The change, Microsoft says, is the result of customers telling the software maker that they didn't want to have to rewrite their applications.
(Excerpt) Read more at news.com.com ...
Buy some stock in a tech-support company. NOW!
He makes it sound like this is a new thing. Linux has had this feature for quite a while now.
I have that problem on a regular basis now!
I have that problem on a regular basis now!
(Helps to include the quote I'm responding to.)
Yeah, OS X has had the same thing.
May be. But I don't see LINUX advertised as the
basic operating system in any of the new computers.
Gates has sold his products to the manufacturers
so well worldwide that none of the BIG CPU mfrs.
are going to touch Linux. As I understand the
issue, Linux is very popular with those puterphobes
who like to build their own machine from motherboard
up.
Thanks for the link..
Hmmm. Where to start....
The Big CPU manufacturers? Like Intel? AMD? IBM? Apple? Linux runs perfectly on all of those. What kind of comment is that?
"puterphobes? People afraid of computers? Perhaps you mean "puterphiles." Still not correct these days, though, as there are quite a few Linux distros that are very user-friendly. Heck, my 6-yr-old likes to boot up Linux to play some of his games. The only thing I did for him was create his user account. He's learned everything else on his own.
So, that's a reason to write the article as if MS invented the stuff?
As I understand the issue, Linux is very popular with those puterphobes who like to build their own machine from motherboard up.

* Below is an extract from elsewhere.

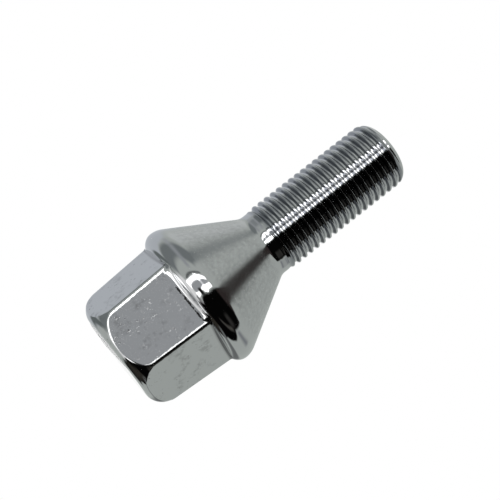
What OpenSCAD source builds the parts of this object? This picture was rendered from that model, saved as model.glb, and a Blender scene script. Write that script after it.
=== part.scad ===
// Wheel bolt with a tall hexagon head, a round rim, a 60 degree cone seat and a metric fine thread.
// It stands on the end face of its head: that face is at z = 0, and +Z runs along the bolt to the tip.
// The helix of the thread is fine detail and is left to the visual model, so the shank here
// is the cylinder over the crests.

/* [Hexagon head] */

// Distance across two opposite flats, at the foot of the hexagon
across_flats = 23.1; // [20:0.1:24]
// Height of the ledge behind the flats above the end face
head_l = 16.5; // [12:0.05:22]
// Taper of each flat towards the end face, in degrees
flat_draft = 3; // [0:0.25:4]
// Depth by which the six long corners are rounded down
corner_relief = 0.1; // [0.05:0.05:0.5]
// Radius of the turned rounding round the end face
end_round = 3.9; // [2:0.1:5]
// Radius of the hollow between the flats and the ledge
ledge_fillet = 0.6; // [0.4:0.1:1.9]

/* [Rim and cone seat] */

// Diameter of the rim at its widest
rim_d = 29.4; // [28:0.1:32]
// Radius of the rim towards the head
rim_head_round = 2.5; // [1.2:0.1:3]
// Radius of the rim towards the cone
rim_seat_round = 4.4; // [3:0.1:6]
// Full angle of the cone seat, in degrees
seat_angle = 60; // [56:1:70]
// Radius of the hollow where the cone runs into the neck
neck_fillet = 2.5; // [1:0.1:4]

/* [Shank] */

// Diameter over the crests of the thread
thread_d = 13.9; // [13.6:0.05:14.4]
// Pitch of the thread, which is also the length of its run-out beside the neck
thread_pitch = 1.5; // [1:0.25:2]
// Diameter of the neck between the cone and the thread
neck_d = 13.2; // [12.4:0.1:13.5]
// Length of the neck
neck_l = 1.5; // [1:0.1:5]
// Length from the foot of the cone to the tip
shank_l = 31.4; // [24:0.1:45]
// Radius of the rounding at the tip
tip_round = 3; // [1:0.1:5]

/* [Hidden] */

$fn = 96;

// Radii that follow from the diameters.
flat_r = across_flats / 2;
rim_r = rim_d / 2;
thread_r = thread_d / 2;
neck_r = neck_d / 2;

// The long corners lean in towards the end face a little more than the flats do.
corner_slope = tan(flat_draft) / cos(30);
corner_lean = atan(corner_slope);
corner_foot_r = flat_r / cos(30) - corner_relief;
corner_end_r = corner_foot_r - head_l * corner_slope;

// Centre of the rounding round the end face, in the half plane of radius and height.
end_centre_r = corner_end_r + end_round * corner_slope - end_round / cos(corner_lean);

// Widest point of the rim, and the point where its rounding runs into the cone.
half_angle = seat_angle / 2;
rim_z = head_l + rim_head_round;
seat_top_r = rim_r - rim_seat_round * (1 - cos(half_angle));
seat_top_z = rim_z + rim_seat_round * sin(half_angle);

// Foot of the cone, where its line reaches the neck.
seat_foot_z = seat_top_z + (seat_top_r - neck_r) / tan(half_angle);
fillet_run = neck_fillet * tan(half_angle / 2);

// Shank.
thread_z = seat_foot_z + neck_l;
tip_z = seat_foot_z + shank_l;

steel = [0.62, 0.63, 0.64];

// Half section of the head before its flats are cut: a slightly leaning side and a round end.
// It runs on into the rim, so that the corners are sunk in it.
module head_section() {
    polygon([
        [0, 0],
        [end_centre_r, 0],
        [end_centre_r, end_round],
        [end_centre_r + end_round * cos(corner_lean), end_round - end_round * sin(corner_lean)],
        [corner_foot_r + rim_head_round * corner_slope, rim_z],
        [0, rim_z]
    ]);
    intersection() {
        translate([end_centre_r, end_round]) circle(r = end_round);
        square([corner_foot_r, end_round]);
    }
}

// One flat: a block that leans with the taper and takes away what lies outside the flat.
module flat_cutter() {
    translate([flat_r, 0, head_l])
        rotate([0, flat_draft, 0])
            translate([0, -rim_d, -2 * head_l])
                cube([rim_d, 2 * rim_d, 3 * head_l]);
}

module hexagon_head() {
    difference() {
        rotate_extrude() head_section();
        for (i = [0:5]) rotate([0, 0, 60 * i]) flat_cutter();
    }
}

// Half section of the rim: the hollow behind the flats, the ledge and the two roundings.
module rim_section() {
    difference() {
        translate([0, head_l - ledge_fillet]) square([flat_r + ledge_fillet, 2 * ledge_fillet]);
        translate([flat_r + ledge_fillet, head_l - ledge_fillet]) circle(r = ledge_fillet);
    }
    translate([0, head_l]) square([rim_r - rim_head_round, rim_head_round]);
    translate([rim_r - rim_head_round, rim_z]) circle(r = rim_head_round);
    intersection() {
        translate([rim_r - rim_seat_round, rim_z]) circle(r = rim_seat_round);
        translate([0, rim_z]) square([rim_d, seat_top_z - rim_z]);
    }
}

// Half section of the cone, from inside the rim to the neck, with the hollow at its foot.
module seat_section() {
    difference() {
        polygon([
            [0, rim_z],
            [rim_r - rim_seat_round, rim_z],
            [seat_top_r, seat_top_z],
            [neck_r + fillet_run * sin(half_angle), seat_foot_z - fillet_run * cos(half_angle)],
            [neck_r + neck_fillet, seat_foot_z + fillet_run],
            [0, seat_foot_z + fillet_run]
        ]);
        translate([neck_r + neck_fillet, seat_foot_z + fillet_run]) circle(r = neck_fillet);
    }
}

// Half section of the neck and the shank, with the run-out of the thread and the round tip.
module shank_section() {
    polygon([
        [0, rim_z],
        [neck_r, rim_z],
        [neck_r, thread_z],
        [thread_r, thread_z + thread_pitch],
        [thread_r, tip_z - tip_round],
        [thread_r - tip_round, tip_z - tip_round],
        [thread_r - tip_round, tip_z],
        [0, tip_z]
    ]);
    intersection() {
        translate([thread_r - tip_round, tip_z - tip_round]) circle(r = tip_round);
        translate([thread_r - tip_round, tip_z - 2 * tip_round]) square([tip_round, 2 * tip_round]);
    }
}

module wheel_bolt() {
    color(steel) union() {
        hexagon_head();
        rotate_extrude() rim_section();
        rotate_extrude() seat_section();
        rotate_extrude() shank_section();
    }
}

wheel_bolt();
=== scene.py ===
# %% [markdown]
# # A plated wheel bolt, standing on the end of its head
# The bolt is one forged and rolled piece of steel with a bright plated finish. It has a tall hexagon head
# with a turned end, a round rim, a 60 degree cone seat, a short neck and a fine right-hand thread.
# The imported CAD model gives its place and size, so the first step loads that model as a fixed frame.
# The finished bolt has to stay inside it.

# %% Load the frame
import math

import bmesh
import bpy
from mathutils import Matrix, Vector


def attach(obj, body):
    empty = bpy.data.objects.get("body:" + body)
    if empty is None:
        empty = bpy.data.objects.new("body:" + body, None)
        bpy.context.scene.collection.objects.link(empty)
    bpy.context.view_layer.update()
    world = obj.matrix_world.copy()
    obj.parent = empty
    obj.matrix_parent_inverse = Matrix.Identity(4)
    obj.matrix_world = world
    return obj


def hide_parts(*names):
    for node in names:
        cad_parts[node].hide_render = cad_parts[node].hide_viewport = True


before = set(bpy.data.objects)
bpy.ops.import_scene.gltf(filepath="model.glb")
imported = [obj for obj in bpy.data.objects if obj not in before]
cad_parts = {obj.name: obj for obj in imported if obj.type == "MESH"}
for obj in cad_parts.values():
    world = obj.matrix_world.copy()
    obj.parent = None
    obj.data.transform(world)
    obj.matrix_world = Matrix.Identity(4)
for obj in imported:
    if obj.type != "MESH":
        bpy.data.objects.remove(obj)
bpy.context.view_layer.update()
scene = bpy.context.scene

# %% [markdown]
# ## Sizes
# A bolt like this is drawn in millimetres, and Blender works in metres, so one factor turns the first
# into the second. The sizes are the ones that the CAD model was made from, and two things are new. The
# turned end gets a short cone after its rounding, and the edges get small roundings, because a forged edge
# is never quite sharp and a bright metal shows every edge as a thin light line.

# %% Sizes in millimetres
MM = 0.001

# The head, and the turned end with the lean of its short cone.
ACROSS_FLATS = 23.1
HEAD_LENGTH = 16.5
FLAT_LEAN = math.radians(3)
END_ROUND = 4.0
END_LEAN = math.radians(20)
CONE_SETBACK = 0.15

# The rim, the cone seat and the hollow at its foot.
RIM_RADIUS = 14.7
RIM_HEAD_ROUND = 2.5
RIM_SEAT_ROUND = 4.4
SEAT_LEAN = math.radians(30)
SEAT_HOLLOW = 2.5

# The neck and the shank.
THREAD_RADIUS = 6.95
PITCH = 1.5
NECK_RADIUS = 6.6
NECK_LENGTH = 1.5
SHANK_LENGTH = 31.4
TIP_ROUND = 3.0

# The small roundings: along the hexagon's corners, and where the turned end meets a flat.
ROLL_OFF = 0.65
ROLL_OFF_LEAN = math.radians(7)
CORNER_ARC = 0.28
ARC_EDGE = 0.25
FLAT_EDGE = 0.55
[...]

I've never met a computerphobe who did that...
Dell and Linux
HP and Linux
Apple and Linux
IBM and Linux
There's even Microsoft and Linux
M$ told the "journalist" that they did [invent it], and so that's what the "journalist" wrote down. It's called Tech Journalism 101. If it's in a M$ press release, it goes in the story.
Now you've done it. I can see it coming:
"Linux is for six-year-olds. A REAL man wants a REAL OS. < grunt >"
How interestin'! OS X has had the ability to encrypt all data in the user's directory space since Panther (10.3) and the ability to prevent external boot-up (via password lock in Open Firmware app) since 10.0.
I accidentally erased all my puterphiles.
But Wilson would offer no road map for how Microsoft gets from its fairly narrow secure boot-up feature to its broad concept of a more secure way to run sensitive code within Windows.
"We are continuing to work on other aspects of the vision," Wilson said. "The timing schedule is still being worked out."
So. Two years later and it's still vaporware. I feel for anyone who has to create chips to work with MS stuff. I suppose MS is paying them hard cash to become one with the collective.
Alright, guys, as a Mac user, I think we should let MS guys discuss this without any jabs from us. I mean, what if we started a thread talking about some wonderful new thing in Tiger, and they came on and started talking about how Longhorn had it before Tiger?
Okay, bad example.
LOL! Then let 'em use LFS.
That's not what he's talking about. Windows has supported encrypted filesystems since Win2K - you know, that version that was released five years before 10.3 - and BIOS boot passwords are older than the hills on x86 machines.